- DATA SECTION -
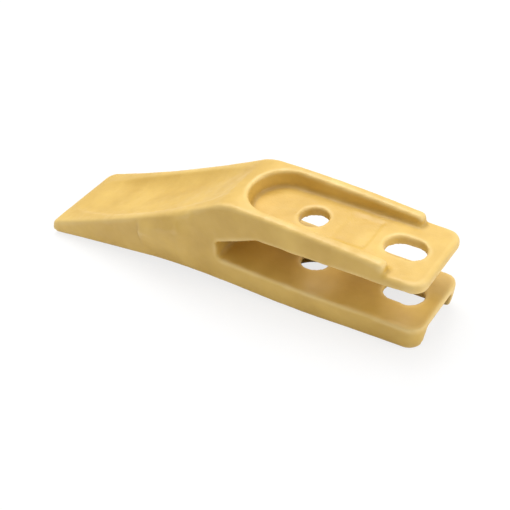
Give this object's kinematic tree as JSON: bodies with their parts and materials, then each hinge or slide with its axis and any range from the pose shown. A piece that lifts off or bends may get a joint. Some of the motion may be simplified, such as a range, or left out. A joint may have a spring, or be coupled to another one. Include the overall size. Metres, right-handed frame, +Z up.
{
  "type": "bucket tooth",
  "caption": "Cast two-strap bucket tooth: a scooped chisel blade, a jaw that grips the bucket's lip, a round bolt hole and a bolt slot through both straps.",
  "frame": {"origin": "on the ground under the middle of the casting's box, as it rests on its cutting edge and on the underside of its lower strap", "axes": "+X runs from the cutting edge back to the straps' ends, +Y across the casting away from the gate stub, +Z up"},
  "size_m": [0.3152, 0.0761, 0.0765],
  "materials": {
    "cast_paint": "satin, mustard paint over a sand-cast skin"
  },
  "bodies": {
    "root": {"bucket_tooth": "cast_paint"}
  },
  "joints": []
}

- GOAL -
Reproduce each line of the material above precisely.

- FINISHED ANSWER -
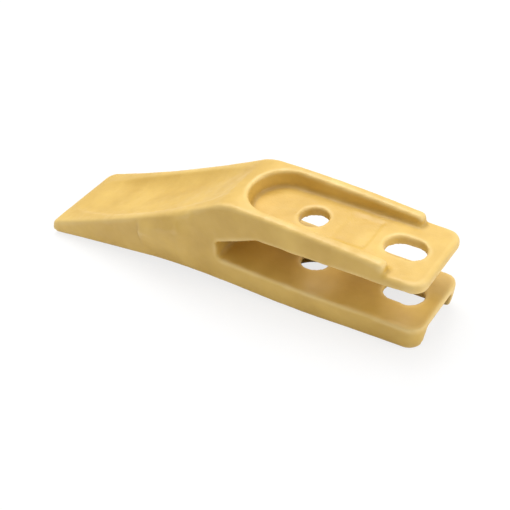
Give this object's kinematic tree as JSON: bodies with their parts and materials, then each hinge or slide with its axis and any range from the pose shown. A piece that lifts off or bends may get a joint. Some of the motion may be simplified, such as a range, or left out. A joint may have a spring, or be coupled to another one. Include the overall size. Metres, right-handed frame, +Z up.
{
  "type": "bucket tooth",
  "caption": "Cast two-strap bucket tooth: a scooped chisel blade, a jaw that grips the bucket's lip, a round bolt hole and a bolt slot through both straps.",
  "frame": {"origin": "on the ground under the middle of the casting's box, as it rests on its cutting edge and on the underside of its lower strap", "axes": "+X runs from the cutting edge back to the straps' ends, +Y across the casting away from the gate stub, +Z up"},
  "size_m": [0.3152, 0.0761, 0.0765],
  "materials": {
    "cast_paint": "satin, mustard paint over a sand-cast skin"
  },
  "bodies": {
    "root": {"bucket_tooth": "cast_paint"}
  },
  "joints": []
}